At the top, he paused. Still the silence. He walked reverberatingly down the corridor and threw open a door. It slammed back on its hinges, knocking over an ancient blackboard and easel. This was some kind of editorial room, by the look of it. He stared out of the window down on to the waste lot; he looked for the old negro flying a kite, recalling him almost as one recalls a friend. The old man had gone, or could not be seen. Nobody could be seen, not a human, not a dog.

God, this is what it’s like to be left alone in the world, he sub-vocalized. And another thought followed: Better get used to it now, youngster; one day you may be left alone in the world.

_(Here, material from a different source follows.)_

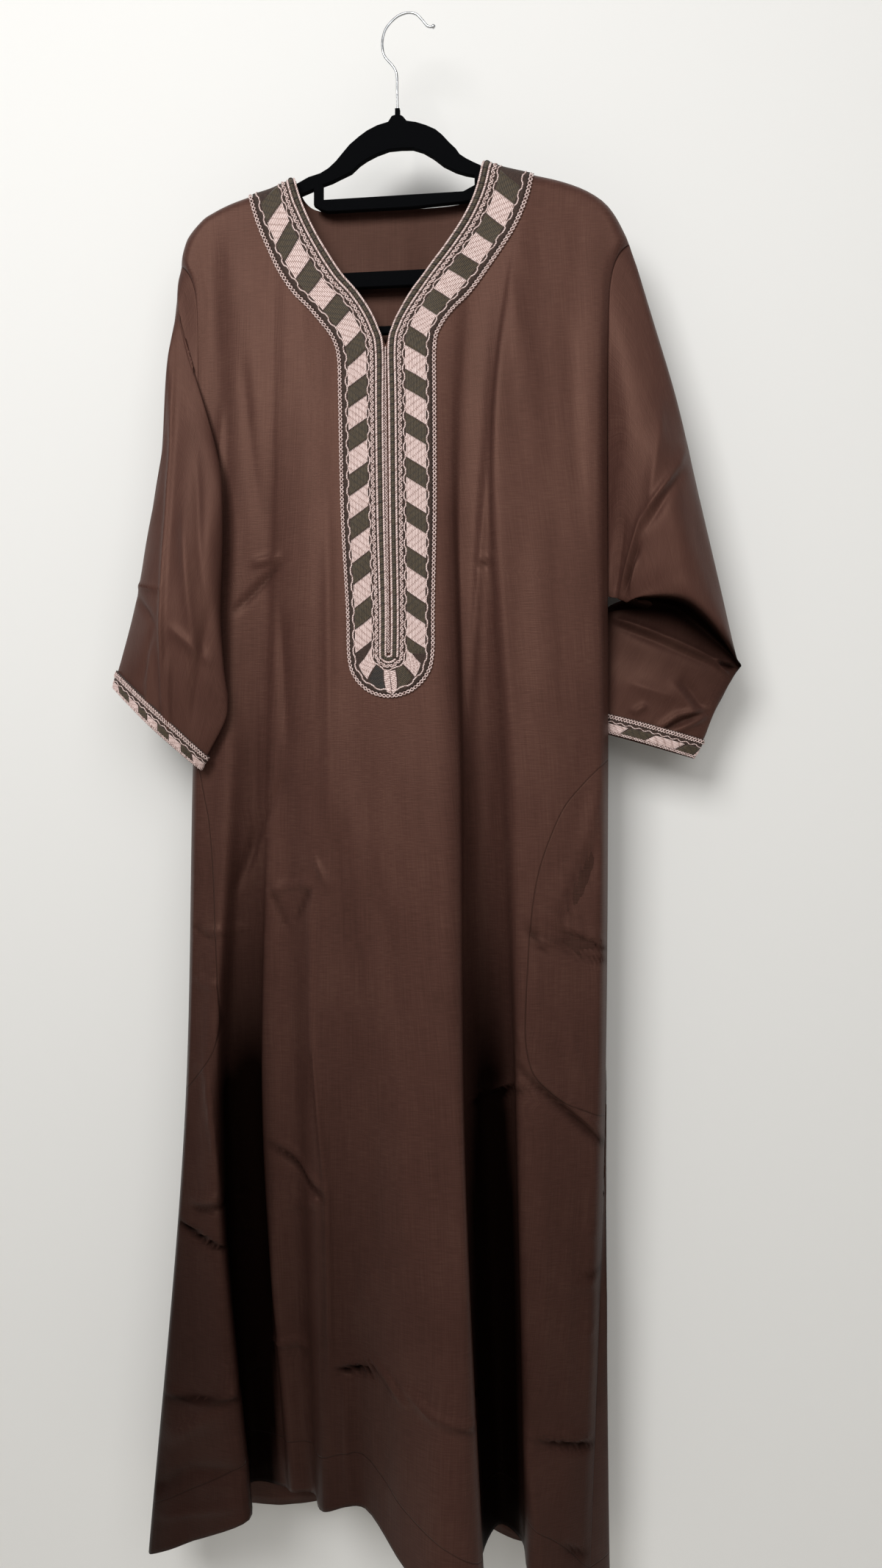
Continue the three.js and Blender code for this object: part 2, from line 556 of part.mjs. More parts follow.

He was not a particularly imaginative man. Although for almost all the years of his life he had been confronted with the knowledge of the extinction mankind had unleashed upon itself, the optimism of youth helped him to believe either that conditions would right themselves naturally (nature had recovered from so many outrages before) or that one of the lines of research being pursued in a score of countries would turn up a restorative (surely a multi-billion-dollar-a-year programme could not be entirely wasted). The level-headed pessimism of the DOUCH project had brought his wishful thinking to a standstill.

He saw in sober fact that his kind might have reached the end of its time. Year by year, as the living died, the empty rooms about him would multiply, like the cells of a giant hive which no bees visited, until they filled the world. The time would come when he would be a monster, alone in the rooms, in the tracks of his search, in the labyrinth of his hollow footsteps.

Over the room, as over the face of an inquisitor, was written his future. Its wound was inescapable, for he had found it for himself. He opened his mouth, to cry or suck in air, as though someone had flung him under a cascade. Only one thing, one person, could make that future tolerable.

He ran out into the corridor, flaying the echoes again. “It’s me — Timberlane! Is anyone here, for God’s sake?” And a voice near at hand called, “Algy, oh, Algy!”

She lay in a composing room among a litter of broken and discarded flongs. Like the rest of the building, it bore every sign of a long desertion. Her captors had tied her to the supports of a heavy metal bench on which lay discarded galleys of lead type, and she had been unable to break free. She estimated she had been lying there since midnight.

“You’re all right? Are you all right?” Timberlane kept asking, rubbing her bruised arms and legs after he had wrenched apart the plastic straps that bound her.

“I’m perfectly all right,” Martha said, beginning to weep. “He was quite a gentleman, he didn’t rape me! I suppose I am very lucky. He didn’t rape me.”

Timberlane put his arms round her. For minutes they crouched together on the littered floor, glad in the sensible warmth and solidity of each other’s bodies.

After a while, Martha was able to tell her story. The taxi-driver who had whipped her away from the front of the Thesaurus Club had driven her only a few blocks into a private garage. She thought she might be able to identify the spot. She remembered that the garage had a motor boat stored overhead. She was frightened, and fought the taxi-driver when he tried to pull her out of the car. Another man appeared, wearing a white handkerchief over his face. He carried a chloroform-impregnated pad. Between them, the men forced the pad over Martha’s nose and mouth, and she became unconscious.

She roused to find herself in another car, a larger one. She thought they were travelling through a suburb or semi-country; there were trees and low-lying houses flashing by outside, and another girl lying inertly by her side. Then a man in the front seat saw she was rousing, leant over, and forced her to breathe more chloroform.